Как-то раз я преподавал небезупречную, однако достойную повесть Гоголя «Невский проспект», и одна студентка сказала, что повесть ей не понравилась, потому что она сексистская. Я отозвался вопросом, на редкость заряженным педагогической мудростью: «Где именно?» И она показала нам всем, где именно, приведя два примера из рассказа, где персонажа обижают. Когда обидели мужчину, Гоголь забрался своему герою в голову и показал нам, как этот герой откликнулся. Когда же обидели женщину, рассказчик через третье лицо влез в повествование и отпустил шуточку на ее счет.
Затем я предложил ученикам представить, какой вышла бы повесть, если бы Гоголь проследил за справедливостью и дал женщине возможность внутреннего монолога. Повисла тишина, а затем все вздохнули / улыбнулись, и мы разом увидели, какая бы повесть получилась: столь же сумрачной и странной, однако более смешной и честной.
Итак, да, повесть сексистская, но сказать об этом можно и иначе: у повести имеется технический изъян. Этот изъян можно (вернее, можно было б, живи Гоголь до сих пор) исправить.
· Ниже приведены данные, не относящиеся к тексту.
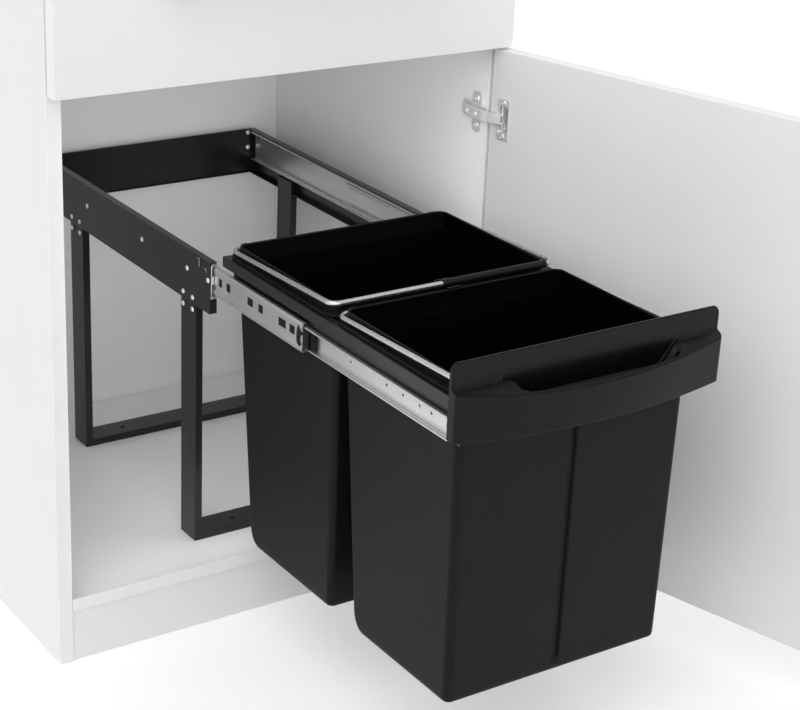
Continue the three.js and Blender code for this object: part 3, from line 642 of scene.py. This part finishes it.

Сексизм, который углядела моя ученица, в тексте, несомненно, есть, и проявлялся он вполне предметно – в виде «предубежденного повествования».
Я бы сказал, есть во всем этом некий единый посыл: в любом рассказе, страдающем от того, что видится нравственным промахом (сексистском, расистском, гомофобном, трансфобном, морализаторском, присваивающем, производным от другого произведения писателя и так далее), если достаточно пристально в него вглядеться, найдется технический сбой, и если этот сбой устранить, рассказ (всегда) улучшается.
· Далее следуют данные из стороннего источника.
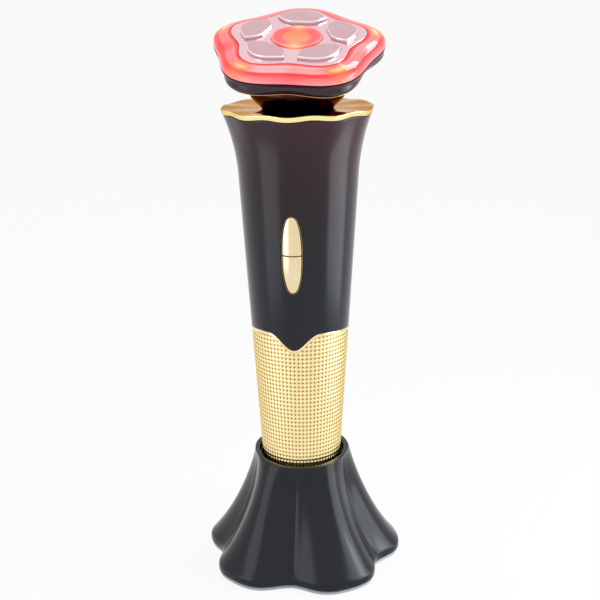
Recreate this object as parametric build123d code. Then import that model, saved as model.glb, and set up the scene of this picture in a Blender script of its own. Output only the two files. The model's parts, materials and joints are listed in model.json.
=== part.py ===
from build123d import *
from math import cos, pi, radians, sin, sqrt, tan
import os

# Facial toning device: a handheld with a tilted five-lobed head, docked in a five-lobed charging stand.
# Millimetres. +Z is up, the buttons face -Y, and the origin is the centre of the foot pad's underside.

# ---------------------------------------------------------------- shared
FIT_GAP = 0.05            # screws and pegs in their holes, plugs in tubes
SLIP_GAP = 0.1            # shells and plates that slide into each other
SHAFT_GAP = 0.04          # radial, turning or plunging shafts
LOBES = 5                 # petals of the head and of the stand
OUTLINE_POINTS = 8        # curve points on each lobe

# ---------------------------------------------------------------- stand
FOOT_THICKNESS = 1.6
FOOT_INSET = 0.6          # foot pad's edge, inside the bell's edge
BASE_HEIGHT = 43.5        # floor to the top of the collar
BASE_RADIUS = 35.3        # mean radius of the bell's bottom band
BASE_SWELL = 3.2          # lobe height above and below the mean
BASE_CREASE = 0.85        # how much narrower the valleys are than the lobes
BAND_HEIGHT = 2.6         # upright band at the bell's bottom
BAND_ROUND = 1.6          # rounding between band and flank
COLLAR_RADIUS = 17.8
FLANK_POWER = 1.52        # how fast the flank flares
FOOT_FLARE = 0.14         # share of the flare that comes only near the band
FOOT_FLARE_POWER = 5
FADE_POWER = 0.55         # how fast the lobes fade towards the collar
CREASE_FADE = 5           # how much faster the creases fade than the lobes
BASE_WALL = 2.2
COLLAR_LIP = 1.5          # height of the lip that hides the cup's edge
COLLAR_GAP = 1.05         # collar lip to the handheld
BASE_PLATE_THICKNESS = 2.0
SHOULDER_FULLNESS = 0.7   # how much the rounding bulges between flank (0) and band (1)
BELL_STEPS = 10
BELL_CROWDING = 1.5       # how much closer together the outlines lie towards the collar
BOSS_INSET = 7.4          # shell's screw bosses, inside the lobes' inner faces
BOSS_RADIUS = 2.4
BOSS_HEIGHT = 9.0
BASE_SCREW_RADIUS = 1.0
BASE_SCREW_LENGTH = 7.0
BASE_SCREW_HEAD_RADIUS = 2.0
BASE_SCREW_HEAD_HEIGHT = 1.1
DOCK_DEPTH = 24.9         # how deep the handheld stands in the collar
CUP_GAP = 0.45
CUP_WALL = 1.2
CUP_FLOOR = 2.0
CUP_FLANGE_RADIUS = 19.8
CUP_SCREW_CIRCLE = 17.3
CUP_SCREW_COUNT = 3
CUP_POST_RADIUS = 2.4
CUP_SCREW_RADIUS = 1.0
CUP_SCREW_LENGTH = 6.0
CUP_SCREW_HEAD_RADIUS = 1.9
CUP_SCREW_HEAD_HEIGHT = 1.0
SEAT_GAP = 0.05           # cup floor to the handheld's end cap
BALLAST_GAP = 1.9         # ballast ring to the shell's bosses
BALLAST_BOARD_GAP = 3.0   # ballast ring's bore to the charging board
BALLAST_POST_GAP = 0.3    # ballast ring's notches to the cup's posts
BALLAST_HEIGHT = 5.0
BOARD_STANDOFF = 1.0
BOARD_THICKNESS = 1.0
CHARGE_BOARD_RADIUS = 12.5
CHARGE_BOARD_TONGUE = 13.0
CHARGE_BOARD_EDGE = 2.8   # board's round end, inside the back lobe's inner face
STANDOFF_SPREAD = 7.5     # standoffs under the board's disc, from its middle lines
STANDOFF_TAIL_SPREAD = 4.3
INLET_WIDTH = 9.0
INLET_HEIGHT = 3.2
INLET_DEPTH = 7.4
INLET_METAL = 0.3
INLET_BACK_WALL = 1.2
INLET_RECESS = 4.6        # inlet's mouth, inside the back lobe's outer face at the band
INLET_SLOT_GAP = 0.3
INLET_TONGUE_WIDTH = 6.6
INLET_TONGUE_THICKNESS = 0.7
INLET_TONGUE_INSET = 1.5  # tongue's tip, inside the mouth
PIN_RADIUS = 0.8
PIN_SPACING = 6.0         # side pin's distance from the centre pin
PIN_TRAVEL = 1.0
PIN_TOUCH_GAP = 0.1
PIN_ROOM = 0.25           # left under a pin that is pushed all the way
PIN_TIP_ROUND = 0.48
PIN_TAIL = 1.5            # solder tails between the board and the pin block
BARREL_WALL = 0.6
BARREL_TAIL_RADIUS = 0.5
PIN_BLOCK_RADIUS = 9.5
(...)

Здесь претензия, вокруг которой мы топчемся («Толстой, кажется, классово предубежден» [49]), преобразуется – если задать вопрос «Где именно?» – в нейтральное и более внятное техническое наблюдение: «По крайней мере, в двух местах: когда Никита возвращается домой из больницы и в соответствующих сценах смерти; в тех обстоятельствах, где Толстой дает Василию Андреичу внутреннее слово, Никите в нем отказано».
Такую чудесную повесть, как «Хозяин и работник», следует принимать с благодарностью – за всю ее красоту.
Однако есть в этом некоторое удовольствие – придираться к нему просто из гнусного желания методологической возни.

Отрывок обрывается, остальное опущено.